Replace the phase-1 coil-only optimization proxy with a Boozer/QS objective once the complete direct-coil free-boundary loop has validated gradients.
Promote the VMEC2000 generated-
mgridcomparison after the direct/mgrid trace discrepancy is bounded.Replace the dense validation vacuum-adjoint primitive with the production matrix-free/custom-linear-solve NESTOR operator.
Promote the accepted-boundary replay gate to a complete-loop free-boundary gradient once the host NumPy state bridge is removed or wrapped by a validated custom adjoint, then add Boozer/QS gradient checks.
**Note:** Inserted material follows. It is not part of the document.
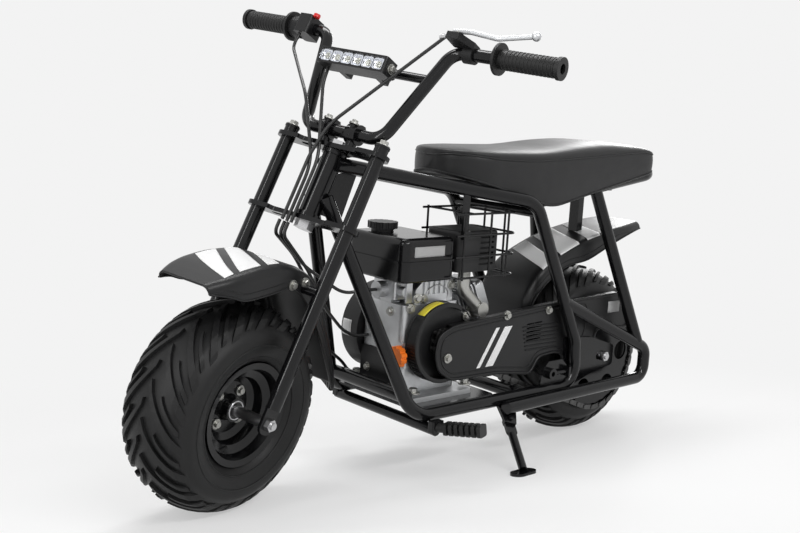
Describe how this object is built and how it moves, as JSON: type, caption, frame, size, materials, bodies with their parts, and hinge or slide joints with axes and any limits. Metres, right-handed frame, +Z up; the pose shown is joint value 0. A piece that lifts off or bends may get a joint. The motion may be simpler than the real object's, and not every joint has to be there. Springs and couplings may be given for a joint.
{
  "type": "minibike",
  "caption": "Small two-wheeled motorbike with a tube cradle frame, long seat, high handlebar with a light bar, and an open utility engine with chain drive, on its side stand.",
  "frame": {"origin": "middle of the bounding box at floor level, with both tyres and the stand's foot on the floor", "axes": "+X ahead, +Y to the bike's left, +Z up; the bike leans 7 degrees left on its side stand with the fork turned 14 degrees left"},
  "size_m": [1.2234, 0.6656, 0.876],
  "materials": {
    "gloss_black": "gloss black enamel",
    "satin_black": "satin black",
    "black_vinyl": "satin vinyl cover",
    "tyre_rubber": "matte rubber",
    "cast_alloy": "fine cast surface",
    "bright_steel": "bright steel",
    "muffler_steel": "heat-proof dark grey",
    "grip_rubber": "matte moulded rubber",
    "cable_sheath": "smooth sheath",
    "orange_plastic": "moulded",
    "lamp_silver": "plated reflector",
    "clear_lens": "clear moulded lens"
  },
  "bodies": {
    "front_wheel": {"front_tyre": "tyre_rubber", "front_rim": "gloss_black"},
    "rear_wheel": {"rear_tyre": "tyre_rubber", "rear_rim": "gloss_black", "rear_sprocket": "bright_steel", "brake_drum": "gloss_black"},
    "frame": {"head_tube": "gloss_black", "top_rails": "gloss_black", "rear_uprights": "gloss_black", "lower_rails": "gloss_black", "down_tubes": "gloss_black", "cross_members": "gloss_black", "hoop_stays": "gloss_black", "hoop_rails": "gloss_black", "seat_rails": "gloss_black", "seat_struts": "gloss_black", "tail_bar": "gloss_black", "dropouts": "gloss_black", "rear_axle": "bright_steel", "chain_tensioner": "bright_steel", "engine_plate": "gloss_black", "peg_bar": "gloss_black", "foot_pegs": "grip_rubber", "engine_block": "cast_alloy", "recoil_starter": "satin_black", "engine_shroud": "cast_alloy", "fuel_tank": "gloss_black", "fuel_cap": "satin_black", "muffler": "muffler_steel", "exhaust_elbow": "bright_steel", "muffler_cage": "gloss_black", "carburettor": "cast_alloy", "oil_cap": "orange_plastic", "clutch_guard": "satin_black", "drive_chain": "bright_steel", "chain_cover": "satin_black", "seat": "black_vinyl", "seat_pan": "gloss_black", "rear_fender": "satin_black", "fender_stays": "gloss_black", "engine_cables": "cable_sheath", "stand_bracket": "gloss_black"},
    "fork": {"fork_legs": "gloss_black", "front_axle": "bright_steel", "upper_crown": "gloss_black", "lower_crown": "gloss_black", "steering_stem": "bright_steel", "handlebar": "gloss_black", "handlebar_crossbar": "gloss_black", "bar_clamps": "gloss_black", "grips": "grip_rubber", "throttle_pod": "satin_black", "brake_perch": "satin_black", "brake_lever": "cast_alloy", "light_bar": "gloss_black", "light_reflectors": "lamp_silver", "light_lens": "clear_lens", "front_fender": "satin_black", "control_cables": "cable_sheath"},
    "side_stand": {"side_stand": "gloss_black"}
  },
  "joints": [
    {"name": "steering", "type": "hinge", "parent": "frame", "child": "fork", "pos_m": [0.25224, -0.02596, 0.52948], "axis": [-0.4298, 0.11, 0.8962], "range_deg": [-38, 10]},
    {"name": "front_wheel_spin", "type": "hinge", "parent": "fork", "child": "front_wheel", "pos_m": [0.43599, -0.06603, 0.17619], "axis": [-0.2185, 0.9504, -0.2214], "continuous": true},
    {"name": "rear_wheel_spin", "type": "hinge", "parent": "frame", "child": "rear_wheel", "pos_m": [-0.43365, -0.06925, 0.17746], "axis": [-0.0001, 0.9925, -0.1219], "continuous": true},
    {"name": "side_stand_fold", "type": "hinge", "parent": "frame", "child": "side_stand", "pos_m": [-0.11173, 0.06009, 0.08021], "axis": [0.0463, 0.6917, 0.7207], "range_deg": [0, 94]}
  ]
}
Run larger CPU/GPU benchmark matrices before making broad accelerator claims; keep the JSON summaries and documentation plots refreshed from those runs.
Literature Anchors¶
Merkel’s NESTOR integral-equation formulation converts the toroidal Neumann vacuum problem into Fourier-space linear equations with singular-kernel regularization, which is the operator we eventually need to expose as a differentiable JAX linear solve.
Antonsen, Paul, and Landreman’s VMEC adjoint work demonstrates the expected order-of-magnitude advantage of adjoints over direct finite differences for stellarator equilibrium sensitivities, including objectives such as quasisymmetry and magnetic well.
DESC’s JAX-based quasisymmetry optimization demonstrates the practical value of exact derivatives from a single equilibrium solution instead of a number of equilibrium solves that scales with design-space dimension.
Recent automated adjoint work for spectral PDE solvers supports the same implementation principle: differentiate the assembled operator graph and use adjoint linear solves, rather than differentiating through each solver iteration.